The second woman ever named to the Supreme Court, Ginsburg, 86, was honored as a voice for equal justice in battling discrimination, said the Berggruen Institute in awarding its annual prize for philosophy and culture.
She will donate the $1 million prize money to charities or non-profits of her choosing, the institute said.
Ginsburg, who is on the court's liberal wing, was recently treated for pancreatic cancer but has indicated she had no plans to step down.
"Ginsburg is a lifelong trailblazer for human rights and gender equality," said the institute, a Los Angeles-based think tank that focuses on political and social institutions.
Nicholas Berggruen, the institute's founder and chairman, said: "Frankly considering the times, I think that it's an incredibly thoughtful choice because it's all about what democracy is.
"If you look not just at the U.S. but if you look around the world, democratic institutions, the fabric of what makes a democracy work are under attack," he told the Thomson Reuters Foundation.
"She has consistently defended the institutions and the laws that makes democracy work."
Since it was first awarded in 2016, the Berggruen prize has been given to philosophers and scholars from Canada, Great Britain and the United States.
"Ruth Bader Ginsburg rose from modest beginnings to become one of the most respected, and most beloved, jurists of our time," said Amy Gutmann, president of the University of Pennsylvania and a prize juror, in a statement.
"She inspires women and men of all ages to realize that a democracy thrives to the extent that it provides every citizen equal footing to achieve their dreams."
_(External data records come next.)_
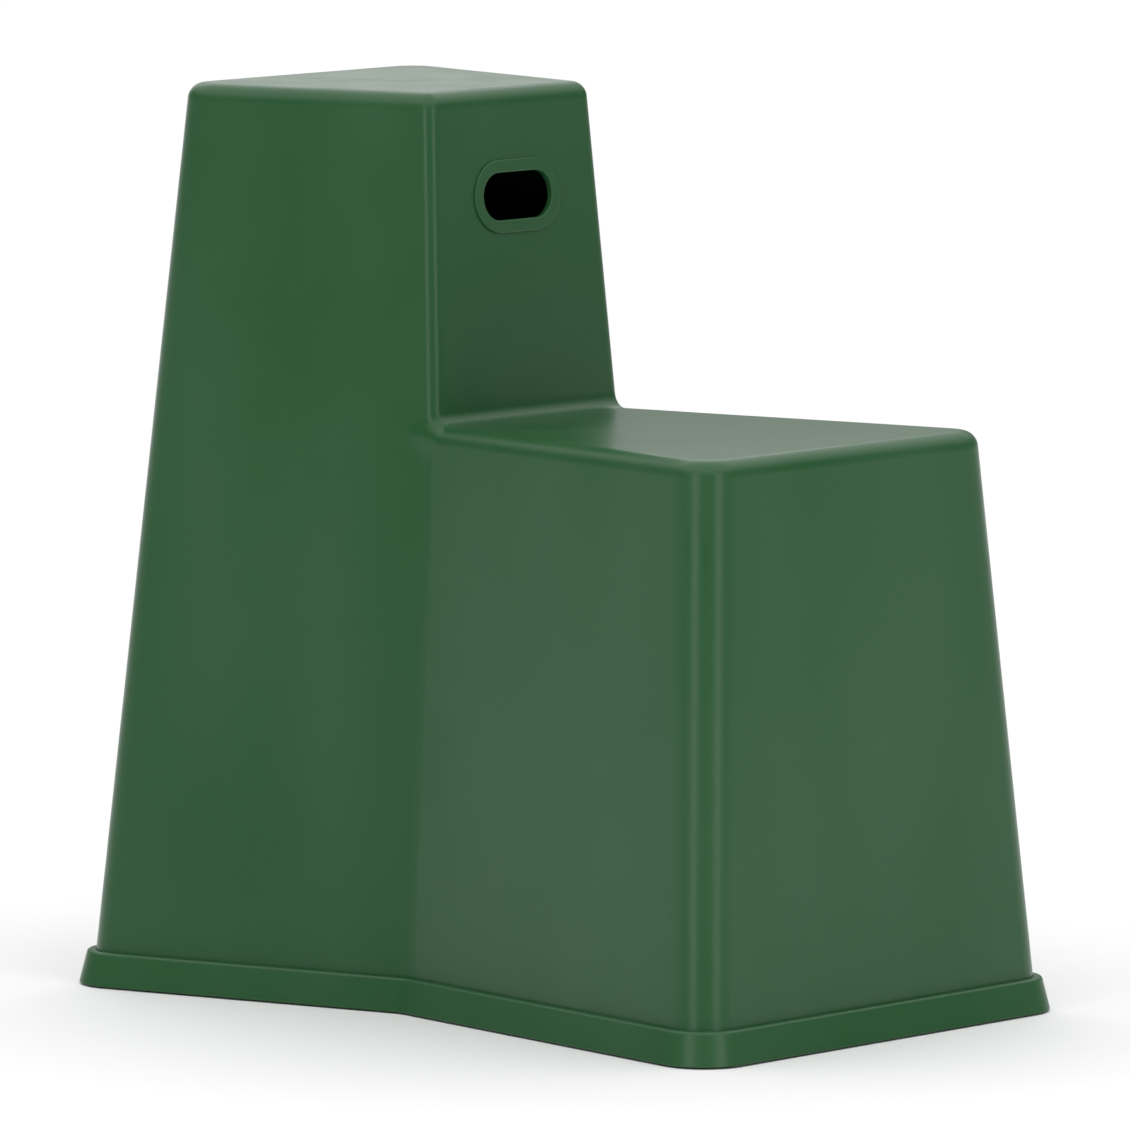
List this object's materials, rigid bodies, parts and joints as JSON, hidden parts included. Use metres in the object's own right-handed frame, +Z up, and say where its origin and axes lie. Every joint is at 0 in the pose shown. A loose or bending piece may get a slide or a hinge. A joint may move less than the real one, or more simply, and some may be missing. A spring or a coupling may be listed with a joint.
{
  "type": "two-level mounting block",
  "caption": "Free-standing moulded plastic mounting block with a tall rear tower, a low front step, drafted walls, a base rim and a hand slot in the riser.",
  "frame": {"origin": "on the floor, at the centre of the footprint's bounding box", "axes": "+Z up, +X from the tall tower towards the low step, Y across; the block is symmetric about the XZ plane"},
  "size_m": [0.739, 0.4612, 0.77],
  "materials": {
    "shell": "satin solid-coloured moulded plastic with a very fine grain",
    "rim": "satin solid-coloured moulded plastic, same colour as the shell",
    "collar": "satin solid-coloured moulded plastic, same colour as the shell",
    "pad": "dull soft rubber",
    "screw": "bright zinc plating"
  },
  "bodies": {
    "root": {"body_shell": "shell", "base_rim": "rim", "grip_collar": "collar", "foot_pad_01": "pad", "foot_pad_02": "pad", "foot_pad_03": "pad", "foot_pad_04": "pad", "foot_pad_05": "pad", "foot_pad_06": "pad", "foot_pad_07": "pad", "foot_pad_08": "pad", "rim_screw_01": "screw", "rim_screw_02": "screw", "rim_screw_03": "screw", "rim_screw_04": "screw", "rim_screw_05": "screw", "rim_screw_06": "screw", "rim_screw_07": "screw", "rim_screw_08": "screw", "rim_screw_09": "screw", "rim_screw_10": "screw", "rim_screw_11": "screw", "rim_screw_12": "screw"}
  },
  "joints": []
}
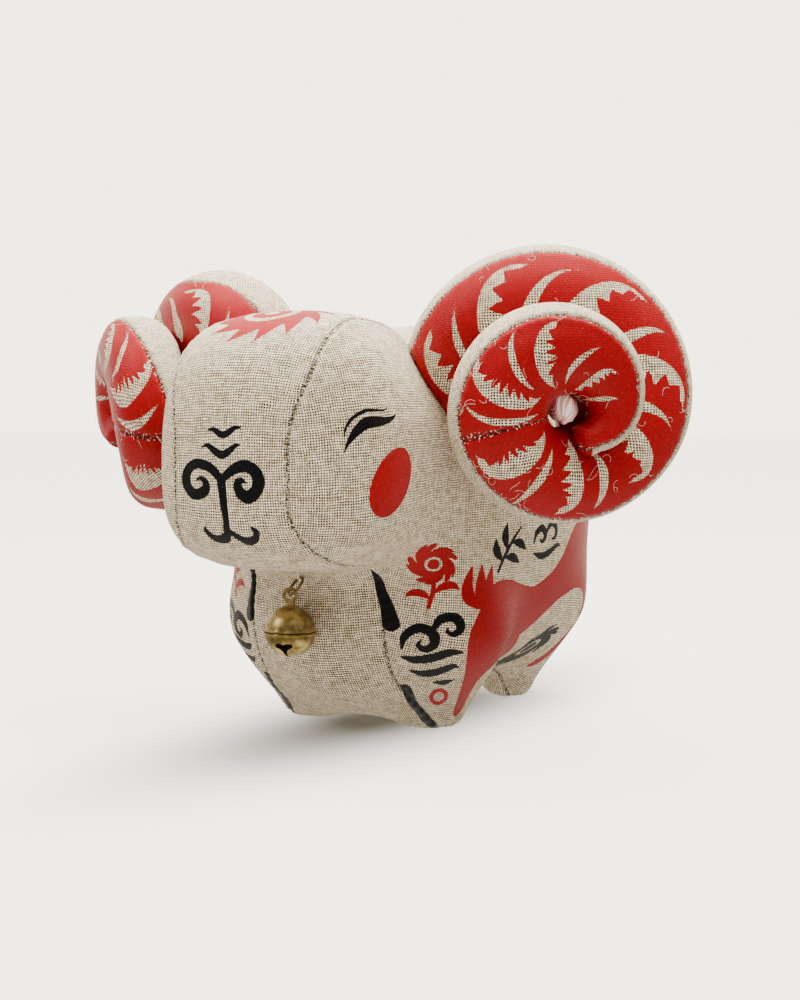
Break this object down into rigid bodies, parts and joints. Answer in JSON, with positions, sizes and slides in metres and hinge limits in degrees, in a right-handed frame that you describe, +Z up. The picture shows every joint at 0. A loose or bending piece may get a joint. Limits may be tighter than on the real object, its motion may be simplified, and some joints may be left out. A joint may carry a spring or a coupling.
{
  "type": "chinese zodiac figure",
  "caption": "Small stuffed linen ram standing on short feet, with coiled printed horns at the sides of its head and a brass jingle bell hanging under its chin.",
  "frame": {"origin": "on the ground under the middle of the figure's bounding box, with the feet standing on z = 0", "axes": "+Z up, -Y the way the animal faces, +X its left side"},
  "size_m": [0.1608, 0.141, 0.1172],
  "materials": {
    "linen": "coarse plain weave, unbleached",
    "printed_linen": "coarse plain weave with a glossy red print",
    "gathered_cloth": "soft white cloth, stained pink",
    "brass": "tarnished, fine scratches",
    "thread": "twisted, matt"
  },
  "bodies": {
    "root": {"body": "linen", "horn_left": "printed_linen", "horn_right": "printed_linen", "horn_knot_left": "gathered_cloth", "horn_knot_right": "gathered_cloth", "bell_upper": "brass", "bell_lower": "brass", "bell_ring": "brass", "bell_thread": "thread"}
  },
  "joints": []
}
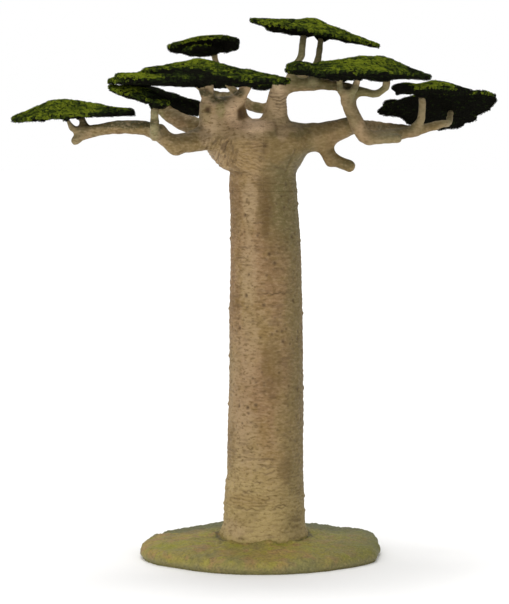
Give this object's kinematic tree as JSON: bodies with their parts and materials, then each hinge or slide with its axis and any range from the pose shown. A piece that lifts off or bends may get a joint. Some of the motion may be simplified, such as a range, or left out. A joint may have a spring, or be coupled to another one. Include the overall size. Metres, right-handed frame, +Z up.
{
  "type": "model baobab tree",
  "caption": "Free-standing moulded display model of a baobab: a tall smooth trunk, level boughs with flat pads of foliage on short twigs, and an oval plate of ground that it stands on.",
  "frame": {"origin": "flat underside of the ground plate, straight below the middle of the trunk's foot", "axes": "+Z up the trunk, +X to the crown's right, -Y to its front"},
  "size_m": [0.2686, 0.1755, 0.298],
  "materials": {
    "bark": "painted moulded plastic, matt tan brown with darker washed-in creases",
    "foliage": "painted moulded leaf relief, bright green over near-black green",
    "ground": "painted moulded plastic, matt mottled olive"
  },
  "bodies": {
    "root": {"ground_plate": "ground", "trunk": "bark", "far_left_twig_inner": "bark", "far_left_twig_outer": "bark", "front_arm": "bark", "front_arm_tip": "bark", "front_stem": "bark", "left_bough": "bark", "left_bough_outer": "bark", "left_cut_stub": "bark", "left_front_twig": "bark", "left_rear_bough": "bark", "left_upright": "bark", "left_upright_tip": "bark", "left_upright_twig": "bark", "middle_upright": "bark", "middle_upright_tip": "bark", "rear_left_bough": "bark", "rear_left_twig": "bark", "rear_left_twig_outer": "bark", "rear_right_bough": "bark", "rear_right_twig": "bark", "rear_stem": "bark", "right_bough": "bark", "right_bough_outer": "bark", "right_cut_stub": "bark", "right_fork_left": "bark", "right_fork_right": "bark", "right_rear_bough": "bark", "right_stub": "bark", "right_stub_end": "bark", "right_twig_inner": "bark", "right_twig_outer": "bark", "right_upright": "bark", "stem_twig_left": "bark", "top_twig_left": "bark", "top_twig_right": "bark", "upright_bridge": "bark", "foliage_far_left": "foliage", "foliage_left_centre": "foliage", "foliage_left_front": "foliage", "foliage_left_rear": "foliage", "foliage_rear_left": "foliage", "foliage_rear_right": "foliage", "foliage_right_centre": "foliage", "foliage_right_lower": "foliage", "foliage_right_upper": "foliage", "foliage_top": "foliage", "foliage_upper_left": "foliage"}
  },
  "joints": []
}
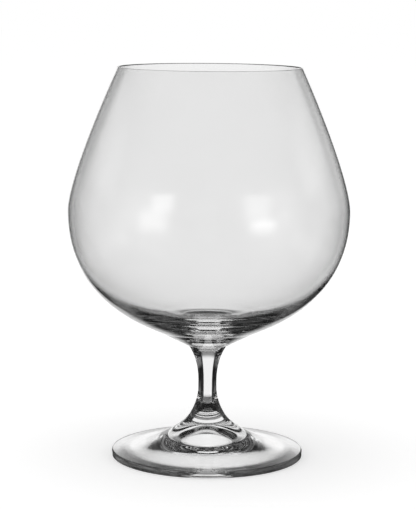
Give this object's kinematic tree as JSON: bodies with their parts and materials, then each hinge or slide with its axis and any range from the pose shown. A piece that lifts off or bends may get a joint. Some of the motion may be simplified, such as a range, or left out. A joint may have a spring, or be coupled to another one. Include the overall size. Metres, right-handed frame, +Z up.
{
  "type": "brandy snifter",
  "caption": "Clear glass brandy snifter: a wide balloon bowl that narrows to its rim, on a short waisted stem and a broad round foot.",
  "frame": {"origin": "centre of the face that the foot stands on, on the glass's axis", "axes": "+Z up along the stem, through the middle of the foot, the stem and the bowl; the glass is the same all round, so +X and +Y are free"},
  "size_m": [0.1116, 0.1116, 0.155],
  "materials": {
    "bowl_glass": "clear blown glass, fire-polished at the rim",
    "stem_glass": "clear drawn glass, polished smooth",
    "foot_glass": "clear pressed glass, fire-polished"
  },
  "bodies": {
    "root": {"bowl": "bowl_glass", "stem": "stem_glass", "foot": "foot_glass"}
  },
  "joints": []
}
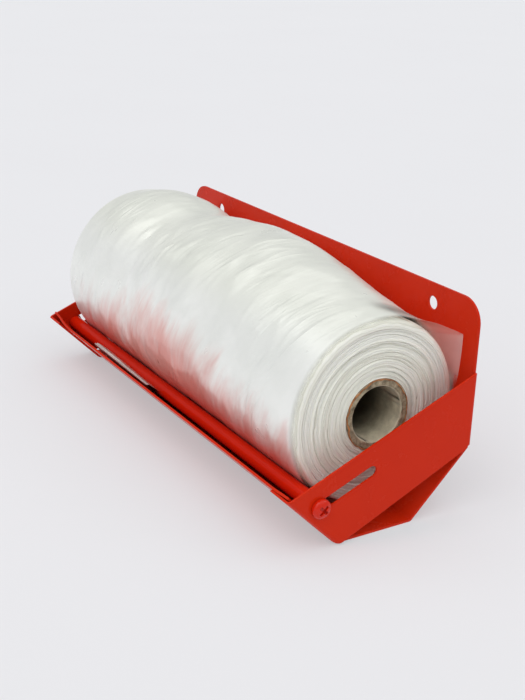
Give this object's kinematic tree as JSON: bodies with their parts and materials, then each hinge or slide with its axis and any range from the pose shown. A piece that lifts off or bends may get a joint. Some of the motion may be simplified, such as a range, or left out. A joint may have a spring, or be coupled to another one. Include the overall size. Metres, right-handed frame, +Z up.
{
  "type": "film roll dispenser",
  "caption": "Wall dispenser of folded red steel sheet: an open trough with slotted side arms and a sliding rod, holding a loose roll of thin film on a cardboard core.",
  "frame": {"origin": "on the plane of the flat base, under the middle of the dispenser's bounding box", "axes": "+X along the roll to the right-hand end seen from the front, +Y to the wall, +Z up"},
  "size_m": [0.3596, 0.1302, 0.1409],
  "materials": {
    "red_coat": "glossy powder coat",
    "red_rod": "glossy powder coat",
    "core_board": "grey-brown wound board",
    "film": "milky thin film, creased"
  },
  "bodies": {
    "dispenser": {"tray_sheet": "red_coat", "side_arm_right": "red_coat", "side_arm_left": "red_coat", "film_tail": "film"},
    "rod": {"retaining_rod": "red_rod", "rod_screws": "red_rod"},
    "roll_core": {"cardboard_core": "core_board", "film_wrap": "film"},
    "film": {"film_roll": "film"}
  },
  "joints": [
    {"name": "roll_lift", "type": "slide", "parent": "dispenser", "child": "roll_core", "axis": [0, 0, 1], "range_m": [0, 0.15]},
    {"name": "rod_slide", "type": "slide", "parent": "dispenser", "child": "rod", "axis": [0, 0.9252, 0.3795], "range_m": [0, 0.0375]},
    {"name": "roll_spin", "type": "hinge", "parent": "roll_core", "child": "film", "pos_m": [0, 0.0053, 0.0682], "axis": [1, 0, 0], "continuous": true}
  ],
  "couplings": [
    {"joint": "rod_slide", "follows": "roll_lift", "ratio": 0.25}
  ]
}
Ginsburg, whose nickname among fans is "Notorious RBG" based on the name of the late rapper Notorious BIG, is the court's oldest justice. She was appointed in 1993 by Democratic President Bill Clinton.
If Ginsburg, one of the nine-member court's four liberal justices, left the court, Republican President Donald Trump could replace her with a conservative, which if approved by the Senate would shift the court further to the right.
Ginsburg was not available for comment, the institute said.